BentinPartner Weekly



J. Powell discarded at Jackson Hole the idea that the Fed would consider raising its inflation target. “Two Percent is and will remain our inflation target”, he said, dampening expectations that the sky was clear of the risks of additional Fed rate hikes.

Another Fed speaker (the Richmond Fed President) noted that the institution must be open to the possibility that the economy will accelerate rather than slow, pointing at the stronger than expected US retail sales. That said, it is easy to get confused and other data pointed at a weakening US economic momentum, not least with a 308k downward revision brought to US non-farm payrolls since the beginning of the year. Business activity in the US also weakened in August, according to a PMI report with manufacturing and service PMI dropping to 50.4 (from 52 the previous month). Existing home sales also dropped -2.2% in July from the previous month (and -16.6% from June last year). US mortgage applications dropped to three decades low.

Two-year yields surged 14bps on the week while yields in the long end dropped slightly by 3bps. It was also noted that foreign investors were surprising sellers of short dated securities, according to Bank of Ney York research. Real yields rose to their highest since 2009 to 2%.


Still, stocks regained their composure, posting modest gains after three weeks of losses, perhaps relieved that Jackson Hole did not end with worse surprises. Most short positions on the SP500 futures have been covered and hedge funds reportedly liquidated Chinese shares en masse last week (which bodes better for Chinese stocks). At the same time, the technical outlook for global equities remained fragile with the AI rally sputtering (even if only a little bit).


Besides Jackson Hole, two other major events marked the week with continued strain on Chinese markets and the gathering which brought the expected widening of the BRICS perimeter with invitations to join granted to top US allies in the Middle East like Saudi Arabia and UAE but also Iran, Ethiopia, Egypt, Argentina in a push likely to leave a heavy footprint on the overall structure of the current world order. The door stayed open for a dozen more countries. We highlighted last Friday the fact that the dollar rally should not be misinterpreted as the dollar index is barely an offset for the euro which contains none of the BRICS currencies. Some interesting perspectives were presented (in French) by Alain Juillet on the true meaning of the BRICS enlargement.
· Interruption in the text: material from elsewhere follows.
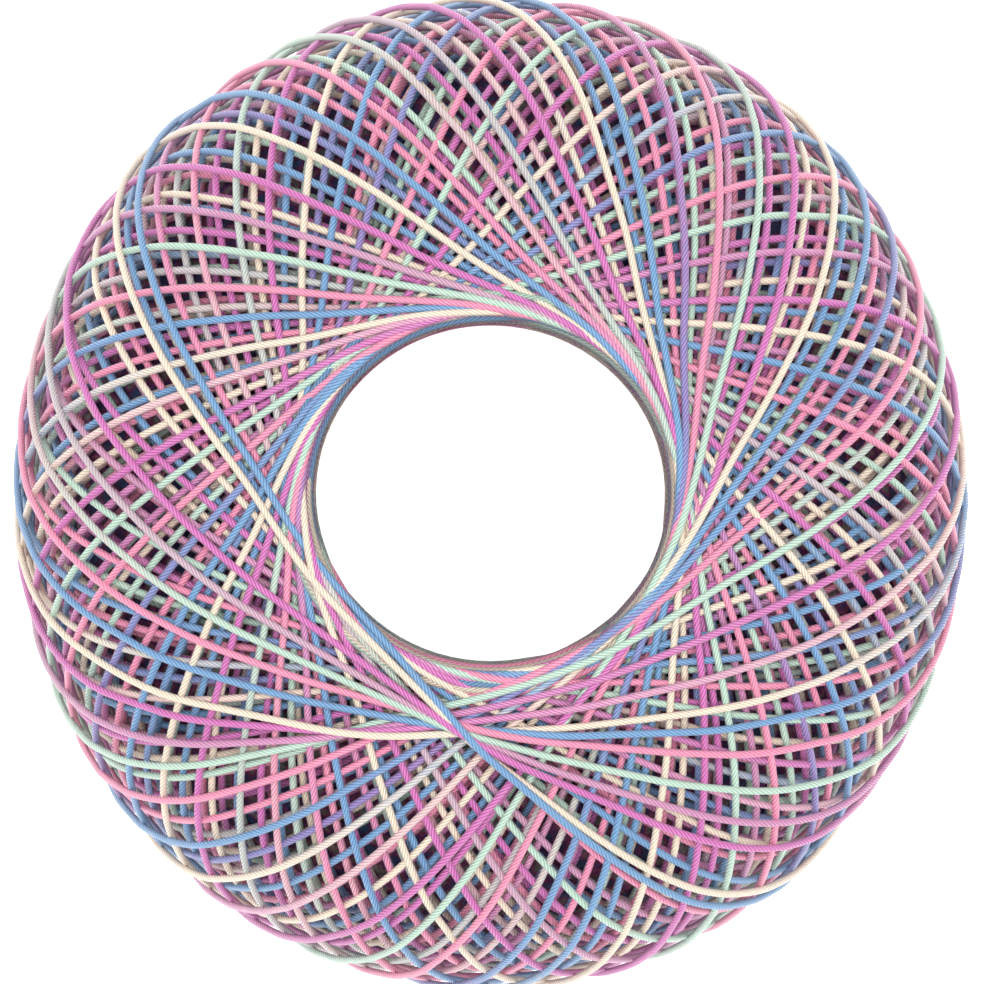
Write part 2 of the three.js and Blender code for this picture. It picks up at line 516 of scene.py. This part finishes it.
def threadTree(name, sides):
    # A round thread along every line of the mesh that it is given.
    tree = bpy.data.node_groups.new(name, "GeometryNodeTree")
    tree.interface.new_socket("Geometry", in_out="INPUT", socket_type="NodeSocketGeometry")
    tree.interface.new_socket("Thread Width", in_out="INPUT", socket_type="NodeSocketFloat")
    tree.interface.new_socket("Finish", in_out="INPUT", socket_type="NodeSocketMaterial")
    tree.interface.new_socket("Geometry", in_out="OUTPUT", socket_type="NodeSocketGeometry")

    def node(kind, settings=None, inputs=None):
        made = tree.nodes.new(kind)
        for key, value in (settings or {}).items():
            setattr(made, key, value)
        for key, value in (inputs or {}).items():
            if isinstance(value, bpy.types.NodeSocket):
                tree.links.new(value, made.inputs[key])
            else:
                made.inputs[key].default_value = value
        return made.outputs[0] if made.outputs else None

    given = tree.nodes.new("NodeGroupInput")
    radius = node("ShaderNodeMath", {"operation": "MULTIPLY"}, {0: given.outputs["Thread Width"], 1: 0.5})
    circle = node("GeometryNodeCurvePrimitiveCircle", {}, {"Resolution": sides, "Radius": radius})
    outward = node("ShaderNodeVectorMath", {"operation": "NORMALIZE"}, {0: node("GeometryNodeInputPosition")})
    circle = node("GeometryNodeStoreNamedAttribute", {"data_type": "FLOAT_VECTOR", "domain": "POINT"}, {
        "Geometry": circle, "Name": "aroundThread", "Value": outward})
    circle = node("GeometryNodeStoreNamedAttribute", {"data_type": "INT", "domain": "POINT"}, {
        "Geometry": circle, "Name": "sideNumber", "Value": node("GeometryNodeInputIndex")})
    line = node("GeometryNodeMeshToCurve", {}, {"Mesh": given.outputs["Geometry"]})
    tube = node("GeometryNodeCurveToMesh", {}, {"Curve": line, "Profile Curve": circle, "Fill Caps": True})
    tube = node("GeometryNodeSetShadeSmooth", {}, {"Geometry": tube})
    tube = node("GeometryNodeRealizeInstances", {}, {"Geometry": tube})
    tube = node("GeometryNodeSetMaterial", {}, {"Geometry": tube, "Material": given.outputs["Finish"]})
    node("NodeGroupOutput", {}, {0: tube})
    return tree


def addBakeMap(mesh, sides, pointsPerStrip, columns):
    # One strip of the map for each turn or arc, so that the bake keeps the plies sharp.
    corners = len(mesh.loops)
    vertex = np.zeros(corners, dtype=np.int32)
    mesh.loops.foreach_get("vertex_index", vertex)
    side = np.zeros(len(mesh.vertices), dtype=np.int32)
    place = np.zeros(len(mesh.vertices), dtype=np.int32)
    mesh.attributes["sideNumber"].data.foreach_get("value", side)
    mesh.attributes["placeNumber"].data.foreach_get("value", place)
    starts = np.zeros(len(mesh.polygons), dtype=np.int32)
    mesh.polygons.foreach_get("loop_start", starts)
    face = np.repeat(np.arange(len(starts)), np.diff(np.append(starts, corners)))
    cornerSide, cornerPlace = side[vertex], place[vertex]
    lastSide = np.maximum.reduceat(cornerSide, starts)
    firstPlace = np.minimum.reduceat(cornerPlace, starts)
    firstSide = np.minimum.reduceat(cornerSide, starts)
    wraps = (lastSide == sides - 1) & (firstSide == 0)
    cornerSide = np.where(wraps[face] & (cornerSide == 0), sides, cornerSide)
    strip = firstPlace[face] // pointsPerStrip
    rows = strip.max() // columns + 1
    endMargin = 0.01  # shares of a strip that stay free round it
    sideMargin = 0.08
    lengthwise = (1 - 2 * endMargin) * (cornerPlace - strip * pointsPerStrip) / pointsPerStrip
    across = (strip % columns + endMargin + lengthwise) / columns
    upward = (strip // columns + sideMargin + (1 - 2 * sideMargin) * cornerSide / sides) / rows
    layer = mesh.uv_layers.new(name="OFBake")
    layer.data.foreach_set("uv", np.stack([across, upward], axis=1).astype(np.float32).ravel())
    for name in ("sideNumber", "placeNumber"):
        mesh.attributes.remove(mesh.attributes[name])


def threadPiece(name, paths, lengths, sides, finish, pointsPerStrip, columns=1):
    # The paths are arrays of points, one for each length of thread.
    mesh = bpy.data.meshes.new(name + "Path")
    starts = np.cumsum([0] + [len(path) for path in paths])
    edges = np.concatenate([np.arange(a, b - 1) for a, b in zip(starts, starts[1:])])
    points = np.concatenate(paths) * millimetre
    mesh.from_pydata(points.tolist(), np.stack([edges, edges + 1], axis=1).tolist(), [])
    attribute = mesh.attributes.new("alongThread", "FLOAT", "POINT")
    attribute.data.foreach_set("value", np.concatenate(lengths).astype(np.float32))
    attribute = mesh.attributes.new("placeNumber", "INT", "POINT")
    attribute.data.foreach_set("value", np.arange(len(points), dtype=np.int32))
    path = bpy.data.objects.new(name + "Path", mesh)
    bpy.context.scene.collection.objects.link(path)
    modifier = path.modifiers.new("thread", "NODES")
    modifier.node_group = threadTrees[sides]
    sockets = {item.name: item.identifier for item in modifier.node_group.interface.items_tree
               if item.in_out == "INPUT"}
    modifier[sockets["Thread Width"]] = winding["threadWidth"] * millimetre
    modifier[sockets["Finish"]] = finish
    made = bpy.data.meshes.new_from_object(path.evaluated_get(bpy.context.evaluated_depsgraph_get()))
    bpy.data.objects.remove(path)
    made.name = name
    addBakeMap(made, sides, pointsPerStrip, columns)
    piece = bpy.data.objects.new(name, made)
    bpy.context.scene.collection.objects.link(piece)
    report("%s has %d faces" % (name, len(made.polygons)))
    return piece


def woundOn(piece):
    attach(piece, "root")
    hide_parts("wound_ball")


threadTrees = {sides: threadTree("thread%d" % sides, sides)
               for sides in (winding["sides"], winding["newestSides"])}
dyedThread = threadFinish("dyedThread", 1.0)
# The threads pressed into the ring and the bore get the same dyes, darkened as painted shade.
paintedShadeThread = threadFinish("paintedShadeThread", threadLook["paintedShadeInRing"])
turnsPerPiece = math.ceil(len(turns) / winding["trips"])
for number in range(winding["trips"]):
    last = len(pathPoints) - number * turnsPerPiece * pointsPerTurn
    first = max(0, last - turnsPerPiece * pointsPerTurn - 1)
    sides = winding["newestSides"] if number < winding["newestTrips"] else winding["sides"]
    woundOn(threadPiece("winding_%d" % (number + 1), [pathPoints[first:last]], [along[first:last]], sides,
                        dyedThread, pointsPerTurn))

boreWinding = {
    "radius": 13.12,  # from the axis to the middle of the innermost threads
    "looseness": 0.25,  # how much further out some of them lie
    "levels": 98,
    "arcHeight": 4.2,  # sets how long the arcs are, the shorter the further from the middle
    "arcLevel": 4.5,  # from the middle, below which they get no longer
    "arcsRound": 10,  # in a level whose arcs reach to both sides by the next number
    "arcsReach": 20.0,  # degrees
    "fewestArcs": 4,
    "aroundScatter": 0.08,  # radians that a foot strays round the bore
    "heightScatter": 0.12,
    "reach": 24.6,  # highest and lowest foot, from the middle
    "points": 13,  # along one arc
    "stripColumns": 10,  # in the map for the bake
    "seed": 11,
}


def boreArcs():
    # The older turns touch the bore at their feet, one level above the other. Only the arc
    # near its foot shows of each, before the next turns hide it.
    rng = np.random.default_rng(boreWinding["seed"])
    arcs, lengths = [], []
    levels = np.linspace(-boreWinding["reach"], boreWinding["reach"], boreWinding["levels"])
    for level in levels:
        half = math.asin(min(1, boreWinding["arcHeight"] / max(abs(level), boreWinding["arcLevel"])))
        even = boreWinding["arcsRound"] * math.radians(boreWinding["arcsReach"]) / half
        count = max(boreWinding["fewestArcs"], round(even))
        start = rng.uniform(0, fullTurn)
        for number in range(count):
            foot = start + number * fullTurn / count + rng.normal() * boreWinding["aroundScatter"]
            footHeight = level + rng.normal() * boreWinding["heightScatter"]
            flat = boreWinding["radius"] + boreWinding["looseness"] * rng.random()
            distance = math.hypot(flat, footHeight)
            swing = np.linspace(-half, half, boreWinding["points"])
            across = np.cos(swing) * flat
            azimuth = foot + np.arctan2(np.sin(swing) * distance, across)
            radius = np.hypot(across, np.sin(swing) * distance)
            path = standing(azimuth, radius, footHeight * np.cos(swing))
            arcs.append(path)
            lengths.append(rng.uniform(0, threadLook["arcStart"]) + lengthAlong(path))
    return arcs, lengths


woundOn(threadPiece("bore_winding", *boreArcs(), winding["sides"], paintedShadeThread, boreWinding["points"],
                    boreWinding["stripColumns"]))

mouthWinding = {
    "arcs": 84,  # round each mouth
    "radius": 13.0,  # from the axis to the innermost
    "width": 1.9,
    "edge": 1.3,  # how much lower the innermost lie than the outermost
    "hold": (14.0, 40.0),  # degrees that an arc follows the ring to both sides
    "leave": 36.0,  # degrees after which it has gone off under newer turns
    "sunk": (0.3, 1.1),  # below the newest turns
    "endSunk": 3.2,  # how much deeper its ends lie
    "points": 30,  # along one arc
    "stripColumns": 8,  # in the map for the bake
    "seed": 5,
}


def mouthArcs():
    # Turns that were pulled in to the ring and run along it, before they leave it straight.
    rng = np.random.default_rng(mouthWinding["seed"])
    arcs, lengths = [], []
    for side in (1, -1):
        for number in range(mouthWinding["arcs"]):
            share = rng.random()
            foot = (number + rng.random()) * fullTurn / mouthWinding["arcs"]
            hold = math.radians(rng.uniform(*mouthWinding["hold"]))
            span = hold + math.radians(mouthWinding["leave"])
            around = np.linspace(-span, span, mouthWinding["points"])
            flat = mouthWinding["radius"] + mouthWinding["width"] * share
            flat = flat / np.cos(np.maximum(0, np.abs(around) - hold))
            sunk = rng.uniform(*mouthWinding["sunk"]) + mouthWinding["edge"] * (1 - share) ** 2
            sunk = sunk + mouthWinding["endSunk"] * smoothstep(hold, span, np.abs(around))
            height = form["cap"] * (1 - (flat / form["waist"]) ** form["power"]) ** (1 / form["power"])
            path = standing(foot + around, flat, side * (height - sunk))
            arcs.append(path)
            lengths.append(rng.uniform(0, threadLook["arcStart"]) + lengthAlong(path))
    return arcs, lengths


woundOn(threadPiece("mouth_winding", *mouthArcs(), winding["sides"], paintedShadeThread, mouthWinding["points"],
                    mouthWinding["stripColumns"]))

packedMiddle = {
    "under": 0.25,  # below the lowest threads laid here
    "boreRadius": 13.7,
    "wallGap": 0.4,  # at least this much from there to the outside
    "reach": 62.0,  # degrees of elevation
    "columns": 240,
    "rows": 70,
    "wallRows": 24,
}


def packedShape():
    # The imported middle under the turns: one closed ring, from the bore round to the outside.
    reach = packedMiddle["reach"]
    elevation = np.radians(np.linspace(-reach, reach, packedMiddle["rows"]))
    depth = np.interp(np.abs(elevation), elevationTable, depthTable)
    radius = shellRadius(elevation) - depth - packedMiddle["under"]
    flat = np.maximum(radius * np.cos(elevation), packedMiddle["boreRadius"] + packedMiddle["wallGap"])
    height = radius * np.sin(elevation)
    wall = np.linspace(height[-1], height[0], packedMiddle["wallRows"])
    flat = np.concatenate([flat, np.full(len(wall), packedMiddle["boreRadius"])])
    height = np.concatenate([height, wall])
    columns, rows = packedMiddle["columns"], len(flat)
    azimuth = np.arange(columns) / columns * fullTurn
    points = standing(np.repeat(azimuth, rows), np.tile(flat, columns), np.tile(height, columns))
    column, row = np.divmod(np.arange(columns * rows), rows)
    nextColumn = (column + 1) % columns * rows
    nextRow = (row + 1) % rows
    corners = [column * rows + row, nextColumn + row, nextColumn + nextRow, column * rows + nextRow]
    faces = np.stack(corners, axis=1)
    mesh = bpy.data.meshes.new("packed_middle")
    mesh.from_pydata((points * millimetre).tolist(), [], faces.tolist())
    mesh.polygons.foreach_set("use_smooth", np.ones(len(faces), dtype=bool))
    mesh.materials.append(paintedShadePackedThread)
    piece = bpy.data.objects.new("packed_middle", mesh)
    bpy.context.scene.collection.objects.link(piece)
    return piece


packedLook = {
    "patchScale": 900.0,  # of the patches of one dye
    "patchDetail": 1.0,
    "dyes": [(0.3, blue), (0.42, violet), (0.5, magenta), (0.56, pink), (0.64, mint), (0.72, cream)],
    "threadScale": 2600.0,
    "threadDetail": 2.0,
    "light": (0.5, 0.42, 0.5),  # painted shade: share of the red, the green and the blue that get back out
    "reliefStrength": 0.8,
    "reliefHeight": 0.3,
    "roughness": 0.75,
}


def packedFinish():
    # Older turns lie close together down there, and little light gets to them: their dyes are darkened here
    # as painted shade.
    finish = Finish("paintedShadePackedThread")
    look = packedLook
    place = finish.node("ShaderNodeTexCoord", {}, {}, "Object")
    patch = finish.node("ShaderNodeTexNoise", {}, {
        "Vector": place, "Scale": look["patchScale"], "Detail": look["patchDetail"]}, "Fac")
    dye = finish.node("ShaderNodeValToRGB", {"stops": look["dyes"]}, {0: patch}, "Color")
    threads = finish.node("ShaderNodeTexNoise", {}, {
        "Vector": place, "Scale": look["threadScale"], "Detail": look["threadDetail"]}, "Fac")
    lit = {channel: threads * light for channel, light in enumerate(look["light"])}
    paintedShade = finish.node("ShaderNodeCombineXYZ", {}, lit)
    bump = finish.node("ShaderNodeBump", {}, {
        "Height": threads, "Strength": look["reliefStrength"],
        "Distance": look["reliefHeight"] * millimetre}, "Normal")
    colour = finish.mix(1.0, dye, paintedShade, "MULTIPLY")
    finish.set(Base_Color=colour, Normal=bump, Roughness=look["roughness"])
    return finish.material


paintedShadePackedThread = packedFinish()
woundOn(packedShape())

studio = {
    "lampStrength": 2.95,
    "lampSpread": 60.0,  # degrees
    "surround": 0.7,
    "floor": (0.93, 0.93, 0.93, 1),
    "floorGlow": 0.85,  # the table is lit from below a little, as for a cut-out picture
    "floorSide": 3.0,  # metres
    "floorRoughness": 0.8,
}


def addStudio():
    lamp = bpy.data.lights.new("overheadLamp", "SUN")
    lamp.energy = studio["lampStrength"]
    lamp.angle = math.radians(studio["lampSpread"])
    bpy.context.scene.collection.objects.link(bpy.data.objects.new("overheadLamp", lamp))
    world = bpy.data.worlds.new("surround")
    world.use_nodes = True
    world.node_tree.nodes["Background"].inputs["Color"].default_value = white
    world.node_tree.nodes["Background"].inputs["Strength"].default_value = studio["surround"]
    bpy.context.scene.world = world
    half = studio["floorSide"] / 2
    mesh = bpy.data.meshes.new("floor")
    corners = [(-half, -half, 0), (half, -half, 0), (half, half, 0), (-half, half, 0)]
    mesh.from_pydata(corners, [], [(0, 1, 2, 3)])
    floor = bpy.data.objects.new("floor", mesh)
    finish = Finish("paleFloor")
    finish.set(Base_Color=studio["floor"], Roughness=studio["floorRoughness"])
    finish.set(Emission_Color=white, Emission_Strength=studio["floorGlow"])
    mesh.materials.append(finish.material)
    bpy.context.scene.collection.objects.link(floor)
    bpy.context.scene.view_settings.view_transform = "Standard"


addStudio()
China increased its defense of the yuan by pushing funding costs on offshore yuan (the underlying of FX futures are being short squeezed) and by raising the reference rate for CNY.


Back in the US, banks remained pressured by S&P downgrading the outlook for several of them, citing increased costs of funding as a result of a continuing and expected to last decline in bank deposits as investors have learned to prefer higher yielding alternatives of risk-free US Tbills.


Economic data is Europe were rather dismal, opening the prospect for the UK and German economy to suffer a Q3 contraction.

The BoE also warned about higher risks of corporate default posing a threat to investment and unemployment, noting that up to 50% of UK companies may experience debt service stress (from 45% last year) as a result of higher rates with the proportion even higher for medium sized companies, or the highest since the great financial crisis. The UK PMI dropped to 47.9 in August (from 50.8 in July), the worse reading since the UK was in lock down. UK home prices also dropped sharply by -1.9% last month, the biggest monthly decline since 2018.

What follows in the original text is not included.